**Exercise brief**
Can you reproduce the data beneath, keeping every line exact?

--- START Data section ---

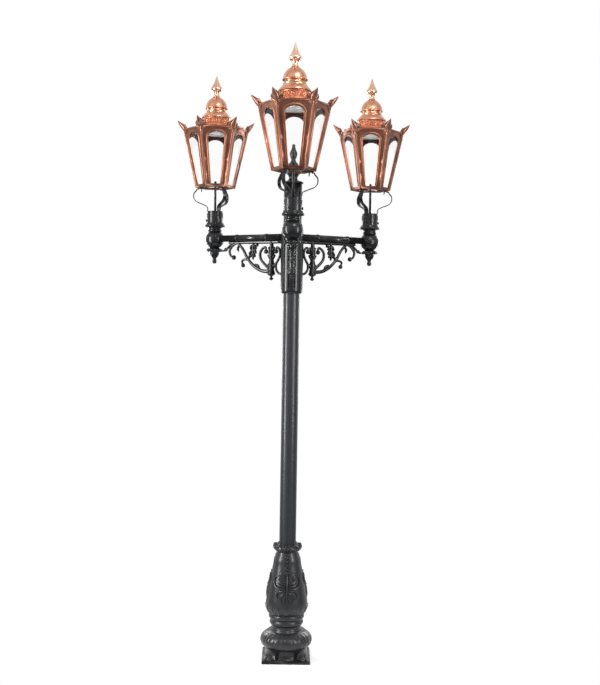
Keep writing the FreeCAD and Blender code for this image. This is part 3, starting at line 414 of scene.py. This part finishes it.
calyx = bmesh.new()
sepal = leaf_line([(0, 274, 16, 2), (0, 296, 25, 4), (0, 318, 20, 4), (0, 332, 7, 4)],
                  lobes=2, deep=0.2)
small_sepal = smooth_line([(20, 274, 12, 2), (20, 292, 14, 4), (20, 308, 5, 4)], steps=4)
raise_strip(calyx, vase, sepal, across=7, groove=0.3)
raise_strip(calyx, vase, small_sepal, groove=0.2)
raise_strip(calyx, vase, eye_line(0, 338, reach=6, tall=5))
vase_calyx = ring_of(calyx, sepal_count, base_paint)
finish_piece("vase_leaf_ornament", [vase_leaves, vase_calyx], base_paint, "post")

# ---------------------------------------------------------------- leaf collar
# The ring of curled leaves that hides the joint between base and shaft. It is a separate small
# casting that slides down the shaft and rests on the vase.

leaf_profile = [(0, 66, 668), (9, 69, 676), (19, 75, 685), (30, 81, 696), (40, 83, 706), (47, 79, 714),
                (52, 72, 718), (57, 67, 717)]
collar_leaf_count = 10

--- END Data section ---

**Result of the exercise**
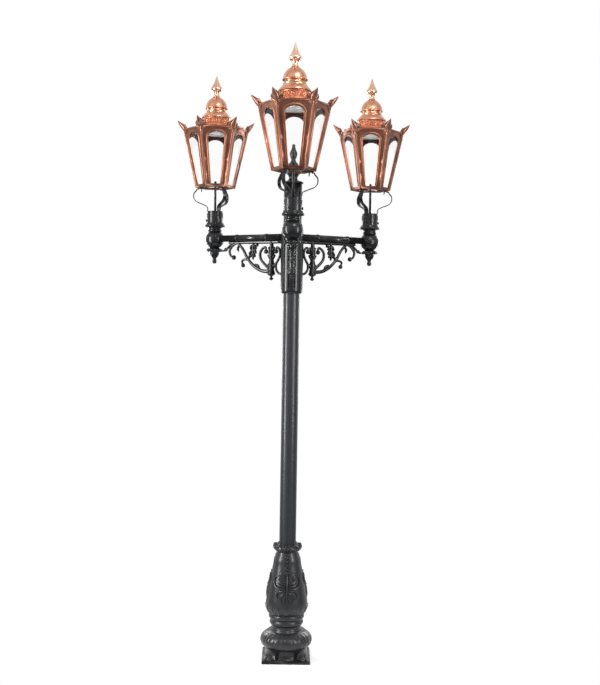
Keep writing the FreeCAD and Blender code for this image. This is part 3, starting at line 414 of scene.py. This part finishes it.
calyx = bmesh.new()
sepal = leaf_line([(0, 274, 16, 2), (0, 296, 25, 4), (0, 318, 20, 4), (0, 332, 7, 4)],
                  lobes=2, deep=0.2)
small_sepal = smooth_line([(20, 274, 12, 2), (20, 292, 14, 4), (20, 308, 5, 4)], steps=4)
raise_strip(calyx, vase, sepal, across=7, groove=0.3)
raise_strip(calyx, vase, small_sepal, groove=0.2)
raise_strip(calyx, vase, eye_line(0, 338, reach=6, tall=5))
vase_calyx = ring_of(calyx, sepal_count, base_paint)
finish_piece("vase_leaf_ornament", [vase_leaves, vase_calyx], base_paint, "post")

# ---------------------------------------------------------------- leaf collar
# The ring of curled leaves that hides the joint between base and shaft. It is a separate small
# casting that slides down the shaft and rests on the vase.

leaf_profile = [(0, 66, 668), (9, 69, 676), (19, 75, 685), (30, 81, 696), (40, 83, 706), (47, 79, 714),
                (52, 72, 718), (57, 67, 717)]
collar_leaf_count = 10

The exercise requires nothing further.